Figure 3: Declining economic activity precedes fuel price decline, (chart by ZeroHedge): unsurprisingly, expensive crude oil adversely affects economic activity.

“Much better potential economies may be characterized by higher interest rates and lower prices of housing and financial assets. But transitions from the current equilibrium to a better one would be politically difficult. Falling asset prices are not often welcomed by policymakers, and absent additional means of demand stimulus, would likely provoke a real-economy recession that would harm the poor and precariously employed. Austrian-ish claims that we must let a recession “run its course” will be countered, and should be countered, on grounds that a speculative theory of economic rebalancing cannot justify certain misery of indefinite duration for the most vulnerable among us. We will go right back to QE, secular stagnation, and all of that, to the relief of both homeowners, financial asset-holders, and the most precariously employed, while the real economy continues to under-perform.”

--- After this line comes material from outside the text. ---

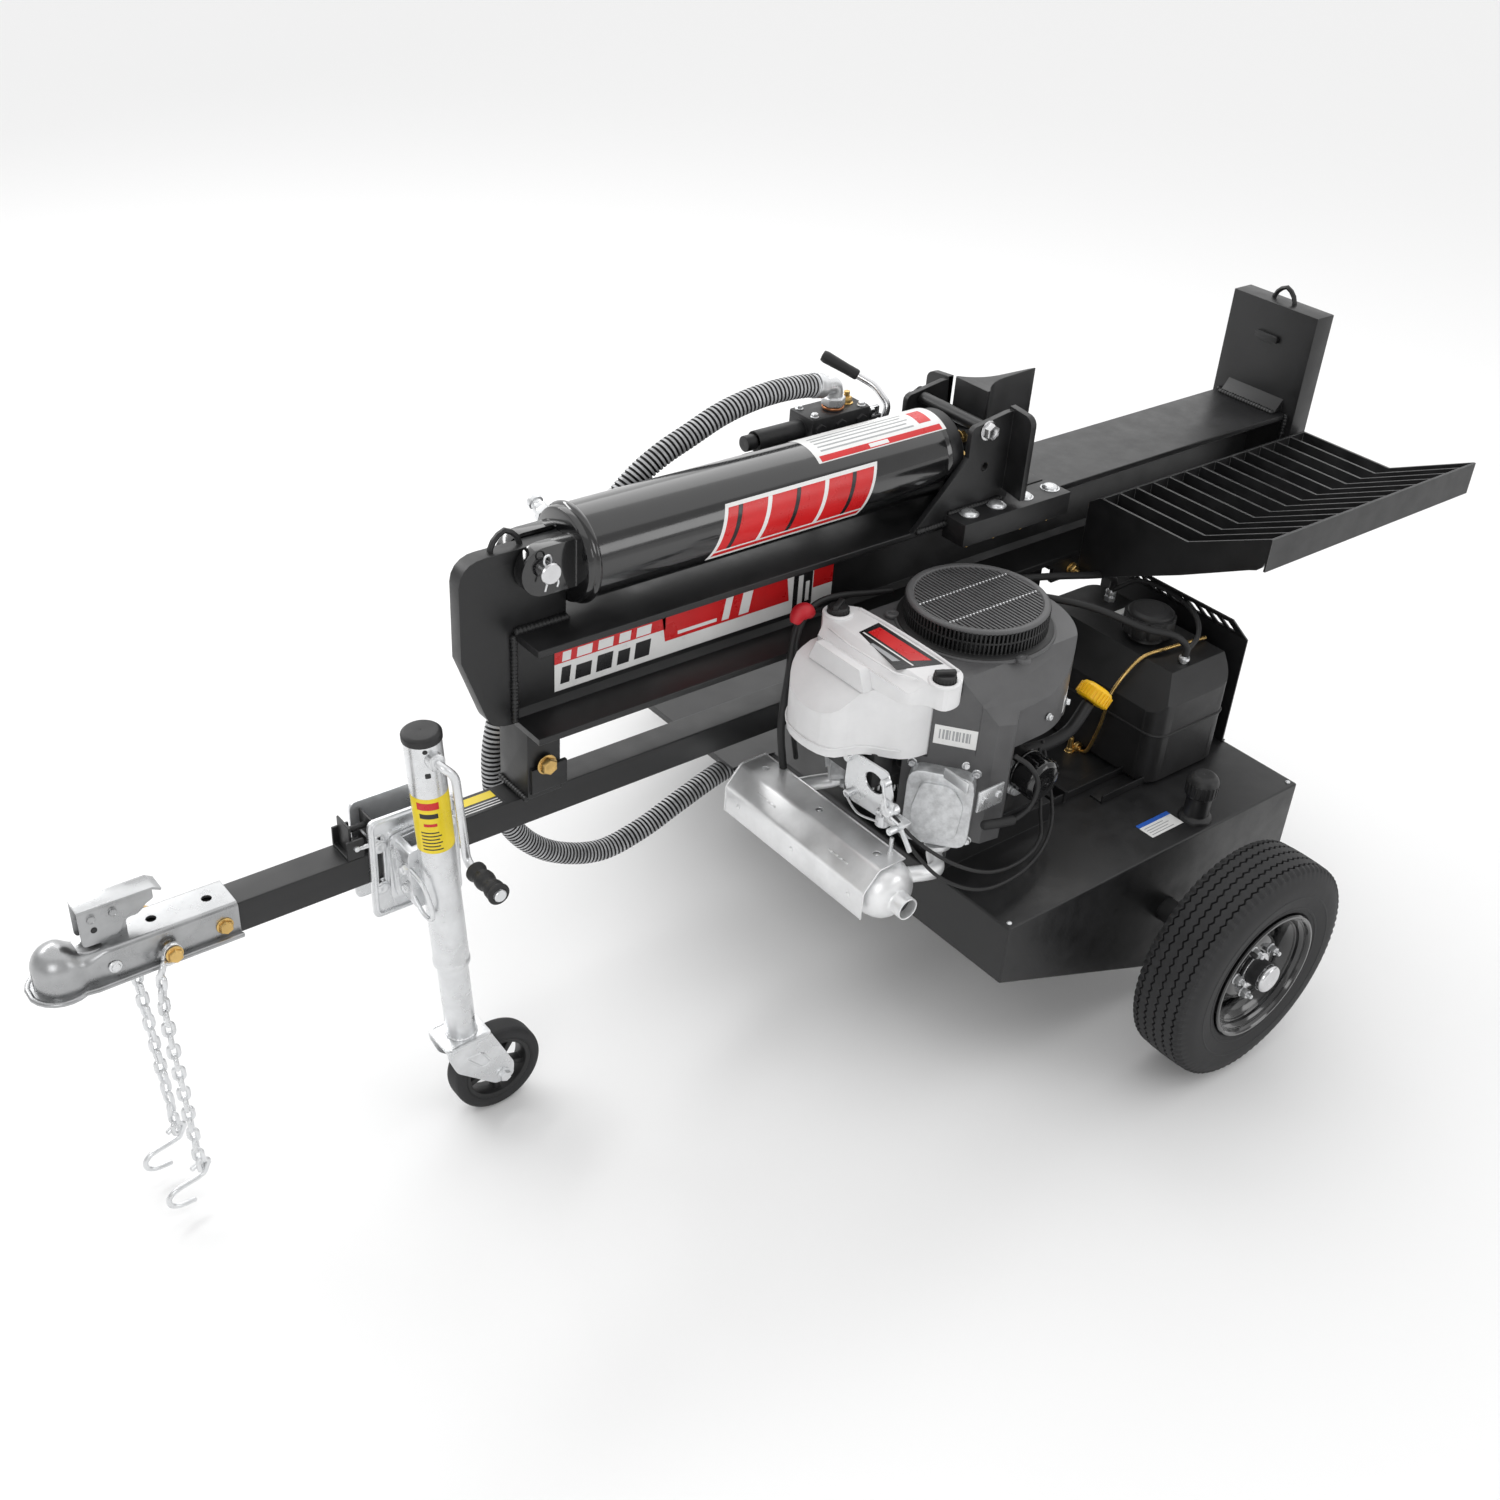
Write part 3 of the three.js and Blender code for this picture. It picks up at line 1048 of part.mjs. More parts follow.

Waldman sees outcomes but not clearly enough. Consumption economies cannot be ‘fixed’ or adjusted but replaced with something less destructive … the Austrian economic rebalancing hypothesis is indeed faulty yet misery of indefinite duration for the most vulnerable among us is both certain and underway. It is a consequence not an alternative. We multiply ourselves and our appetites without restraint and devour our increasingly scarce capital without any thought other than to do so before someone else beats us to it. A better economy would reward those who husband our capital, to tend what remains rather than seeking to gain the pawnbroker’s pittance

…

The drillers are canaries in the coal mine, even as they are able to borrow they find there are fewer ‘end users’ with available credit … onto whom they can lay off their ballooning exposure. In place of the non-existent customers is the central bank, a conduit by which credit costs are shifted from the bankrupt customers to the same customers’ children. This is the last line of defense … what remains between our fantasies of endless creature comforts and the pit.